Возобновление Запорожского казачества за Бугом

Судьба Запорожья, как известно, окончательно была решена в 1775 году. В этом году, по проискам екатерининских вельмож, по приказу Екатерины и по капризу Потемкина-Таврического, была разрушена Запорожская Сечь услужливым генералом из братьев славян Текеллием.

Текеллий принадлежал к типу тех военачальников, которые тем свирепее расправляются обыкновенно с побежденными, чем легче дается победа. Окруживши Сечь хитростью, Текеллий разрушил ее, несмотря на то что запорожцы сразу положили оружие и не оказали ни малейшего сопротивления. При этой даровой победе, по словам Скальковского, «в Сечи все укрепления были разрушены, артиллерия взята, пушкарня засыпана, курени были разобраны или отосланы в Никитино для устройства временных провиантских магазинов. Церковь Покровская была пощажена, но могильные часовни, памятники и кресты на церковной площади или сняты, или уничтожены. Два-три домика кошевых или старшин поселяне, бывшие слуги казачества, купили с публичного торга и перевезли в другие места. Два года спустя только валы, рвы, могилы и развалины давали знать, что там была некогда столь знаменитая Сечь».
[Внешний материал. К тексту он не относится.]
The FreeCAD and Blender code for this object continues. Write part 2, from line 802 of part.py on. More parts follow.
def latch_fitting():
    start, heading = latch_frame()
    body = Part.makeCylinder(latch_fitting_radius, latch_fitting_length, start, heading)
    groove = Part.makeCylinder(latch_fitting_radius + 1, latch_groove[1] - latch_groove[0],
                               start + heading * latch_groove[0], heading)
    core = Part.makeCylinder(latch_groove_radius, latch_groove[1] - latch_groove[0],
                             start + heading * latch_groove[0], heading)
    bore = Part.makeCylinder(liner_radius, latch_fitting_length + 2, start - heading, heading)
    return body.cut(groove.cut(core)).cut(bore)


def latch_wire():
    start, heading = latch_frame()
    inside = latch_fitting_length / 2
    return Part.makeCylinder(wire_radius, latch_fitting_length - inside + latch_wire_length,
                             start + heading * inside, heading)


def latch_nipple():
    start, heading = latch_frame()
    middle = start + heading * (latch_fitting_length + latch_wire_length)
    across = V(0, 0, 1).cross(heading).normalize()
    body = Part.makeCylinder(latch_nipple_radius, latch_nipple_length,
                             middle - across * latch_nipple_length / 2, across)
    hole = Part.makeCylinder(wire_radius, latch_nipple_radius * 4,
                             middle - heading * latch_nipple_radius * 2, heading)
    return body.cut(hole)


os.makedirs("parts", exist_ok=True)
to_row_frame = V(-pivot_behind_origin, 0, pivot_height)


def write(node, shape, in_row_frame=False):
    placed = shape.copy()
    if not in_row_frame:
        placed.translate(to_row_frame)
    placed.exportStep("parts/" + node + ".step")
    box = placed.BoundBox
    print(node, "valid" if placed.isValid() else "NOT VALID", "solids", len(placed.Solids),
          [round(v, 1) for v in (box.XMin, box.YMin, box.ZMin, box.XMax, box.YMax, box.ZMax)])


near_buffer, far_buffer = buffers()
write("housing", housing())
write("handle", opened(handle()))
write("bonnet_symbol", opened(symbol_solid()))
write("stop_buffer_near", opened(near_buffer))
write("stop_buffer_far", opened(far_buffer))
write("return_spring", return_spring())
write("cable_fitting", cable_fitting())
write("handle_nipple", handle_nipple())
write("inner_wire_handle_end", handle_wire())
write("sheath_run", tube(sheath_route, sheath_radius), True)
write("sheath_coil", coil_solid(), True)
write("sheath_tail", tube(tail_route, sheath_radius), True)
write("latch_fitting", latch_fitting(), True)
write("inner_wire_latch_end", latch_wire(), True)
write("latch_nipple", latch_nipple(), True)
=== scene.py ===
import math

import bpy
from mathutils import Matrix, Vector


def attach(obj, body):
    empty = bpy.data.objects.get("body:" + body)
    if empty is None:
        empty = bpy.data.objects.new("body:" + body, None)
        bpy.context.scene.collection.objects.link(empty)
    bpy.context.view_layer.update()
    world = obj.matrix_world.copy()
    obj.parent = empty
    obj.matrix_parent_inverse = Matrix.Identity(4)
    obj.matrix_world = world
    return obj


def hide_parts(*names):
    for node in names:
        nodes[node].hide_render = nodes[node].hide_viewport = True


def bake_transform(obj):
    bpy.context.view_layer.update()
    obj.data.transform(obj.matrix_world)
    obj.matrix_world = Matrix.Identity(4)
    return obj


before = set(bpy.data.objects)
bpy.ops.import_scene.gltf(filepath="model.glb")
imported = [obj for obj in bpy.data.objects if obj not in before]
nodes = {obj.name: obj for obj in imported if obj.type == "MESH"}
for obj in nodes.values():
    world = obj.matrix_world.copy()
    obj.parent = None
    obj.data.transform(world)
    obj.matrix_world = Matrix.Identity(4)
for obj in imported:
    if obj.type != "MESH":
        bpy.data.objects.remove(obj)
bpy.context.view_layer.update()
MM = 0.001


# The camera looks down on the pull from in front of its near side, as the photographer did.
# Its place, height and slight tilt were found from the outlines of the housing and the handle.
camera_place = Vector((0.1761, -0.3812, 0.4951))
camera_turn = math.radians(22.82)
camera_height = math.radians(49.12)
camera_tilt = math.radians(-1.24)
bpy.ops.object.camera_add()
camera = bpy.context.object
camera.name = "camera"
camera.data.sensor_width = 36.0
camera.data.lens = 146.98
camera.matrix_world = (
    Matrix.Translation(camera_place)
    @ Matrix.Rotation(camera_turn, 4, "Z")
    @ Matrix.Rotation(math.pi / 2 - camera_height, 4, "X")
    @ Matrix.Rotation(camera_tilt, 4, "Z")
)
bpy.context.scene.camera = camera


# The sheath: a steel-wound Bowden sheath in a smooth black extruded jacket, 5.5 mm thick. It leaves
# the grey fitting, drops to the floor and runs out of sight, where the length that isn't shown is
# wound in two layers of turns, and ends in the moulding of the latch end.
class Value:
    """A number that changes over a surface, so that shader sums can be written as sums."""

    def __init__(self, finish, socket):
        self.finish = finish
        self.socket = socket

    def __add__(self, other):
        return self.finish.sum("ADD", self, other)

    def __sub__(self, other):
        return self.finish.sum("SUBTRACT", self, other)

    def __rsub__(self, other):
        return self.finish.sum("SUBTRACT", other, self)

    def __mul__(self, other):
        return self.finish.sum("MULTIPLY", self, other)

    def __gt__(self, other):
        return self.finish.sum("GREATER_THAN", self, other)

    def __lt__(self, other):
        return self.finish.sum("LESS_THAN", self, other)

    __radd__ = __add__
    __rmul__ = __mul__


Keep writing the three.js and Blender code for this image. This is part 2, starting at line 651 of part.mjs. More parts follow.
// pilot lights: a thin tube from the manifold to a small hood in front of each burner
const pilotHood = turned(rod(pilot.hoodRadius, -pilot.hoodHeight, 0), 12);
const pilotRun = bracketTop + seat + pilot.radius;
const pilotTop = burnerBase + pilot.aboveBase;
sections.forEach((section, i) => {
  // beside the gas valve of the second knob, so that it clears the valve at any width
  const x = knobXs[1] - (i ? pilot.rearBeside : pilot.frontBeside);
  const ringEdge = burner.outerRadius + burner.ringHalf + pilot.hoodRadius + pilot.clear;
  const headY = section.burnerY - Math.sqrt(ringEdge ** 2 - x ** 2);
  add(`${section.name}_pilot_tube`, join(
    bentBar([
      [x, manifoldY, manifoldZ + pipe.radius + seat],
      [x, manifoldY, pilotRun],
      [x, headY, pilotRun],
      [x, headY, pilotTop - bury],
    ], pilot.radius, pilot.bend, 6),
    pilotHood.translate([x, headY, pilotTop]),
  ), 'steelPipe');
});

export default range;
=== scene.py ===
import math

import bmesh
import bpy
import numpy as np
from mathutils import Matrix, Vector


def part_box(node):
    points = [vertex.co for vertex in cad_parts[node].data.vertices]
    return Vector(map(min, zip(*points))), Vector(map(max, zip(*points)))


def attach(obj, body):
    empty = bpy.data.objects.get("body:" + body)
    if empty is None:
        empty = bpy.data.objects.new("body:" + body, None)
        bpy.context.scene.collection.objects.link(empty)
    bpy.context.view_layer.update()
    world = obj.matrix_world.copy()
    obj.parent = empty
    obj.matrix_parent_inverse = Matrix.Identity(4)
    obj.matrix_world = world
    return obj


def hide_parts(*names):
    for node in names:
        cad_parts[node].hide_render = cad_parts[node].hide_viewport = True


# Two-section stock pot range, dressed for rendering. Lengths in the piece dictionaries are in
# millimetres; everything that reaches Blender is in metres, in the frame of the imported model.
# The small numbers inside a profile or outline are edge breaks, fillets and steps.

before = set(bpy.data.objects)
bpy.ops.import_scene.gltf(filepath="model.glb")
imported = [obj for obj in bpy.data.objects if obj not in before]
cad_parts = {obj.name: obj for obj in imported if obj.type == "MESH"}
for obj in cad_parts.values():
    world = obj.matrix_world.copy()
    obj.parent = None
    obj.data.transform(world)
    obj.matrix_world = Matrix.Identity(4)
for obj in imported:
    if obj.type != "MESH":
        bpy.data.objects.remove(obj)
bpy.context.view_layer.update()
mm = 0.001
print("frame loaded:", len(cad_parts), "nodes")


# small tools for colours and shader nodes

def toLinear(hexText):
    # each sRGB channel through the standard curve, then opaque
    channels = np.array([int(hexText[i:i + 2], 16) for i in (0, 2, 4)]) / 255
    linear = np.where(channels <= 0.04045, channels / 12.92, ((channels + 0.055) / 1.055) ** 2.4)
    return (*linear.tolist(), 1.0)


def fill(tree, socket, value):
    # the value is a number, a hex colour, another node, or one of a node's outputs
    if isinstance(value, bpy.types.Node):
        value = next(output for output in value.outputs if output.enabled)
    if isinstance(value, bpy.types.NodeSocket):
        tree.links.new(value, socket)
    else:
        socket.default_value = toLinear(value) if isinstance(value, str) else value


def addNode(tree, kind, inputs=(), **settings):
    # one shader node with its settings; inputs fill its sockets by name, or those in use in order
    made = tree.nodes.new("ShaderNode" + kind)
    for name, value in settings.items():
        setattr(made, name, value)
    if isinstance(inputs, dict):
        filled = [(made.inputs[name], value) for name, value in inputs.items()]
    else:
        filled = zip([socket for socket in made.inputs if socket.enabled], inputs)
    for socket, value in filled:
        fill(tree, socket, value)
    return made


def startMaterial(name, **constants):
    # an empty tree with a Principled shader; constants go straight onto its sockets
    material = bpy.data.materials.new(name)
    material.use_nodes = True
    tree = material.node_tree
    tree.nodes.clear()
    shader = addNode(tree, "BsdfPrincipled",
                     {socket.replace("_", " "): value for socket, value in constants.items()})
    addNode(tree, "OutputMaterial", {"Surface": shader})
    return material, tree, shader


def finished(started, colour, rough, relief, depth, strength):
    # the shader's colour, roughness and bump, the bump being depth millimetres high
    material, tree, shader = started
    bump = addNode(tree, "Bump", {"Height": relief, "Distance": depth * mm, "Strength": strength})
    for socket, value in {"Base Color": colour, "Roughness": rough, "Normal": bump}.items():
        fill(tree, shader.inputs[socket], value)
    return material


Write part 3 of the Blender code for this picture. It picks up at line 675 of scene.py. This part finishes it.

Дело в том, что победителям недостаточно было описанного полуразрушения; повелено было, чтобы от Сечи не осталось даже следов. После генерала Текеллия отличались на этом поприще полковник Зверев, командир Молдавского полка, и особенно полковник Норов, которому передана была в ведение, в целях уничтожения, Сечь и все окрестные ее поселения. Норов так усердствовал при уничтожении следов Сечи, что народ прозвал его за это норой или ямою. Бывший еще при Елизавете сечевиком, Решетняк рассказывал в 1839 году историку Запорожской Сечи Скальковскому, что он собственными глазами видел, «как калмыки, донцы и солдаты обдирали церковь, топором обрубая царские врата и срывая золотые медали и украшения».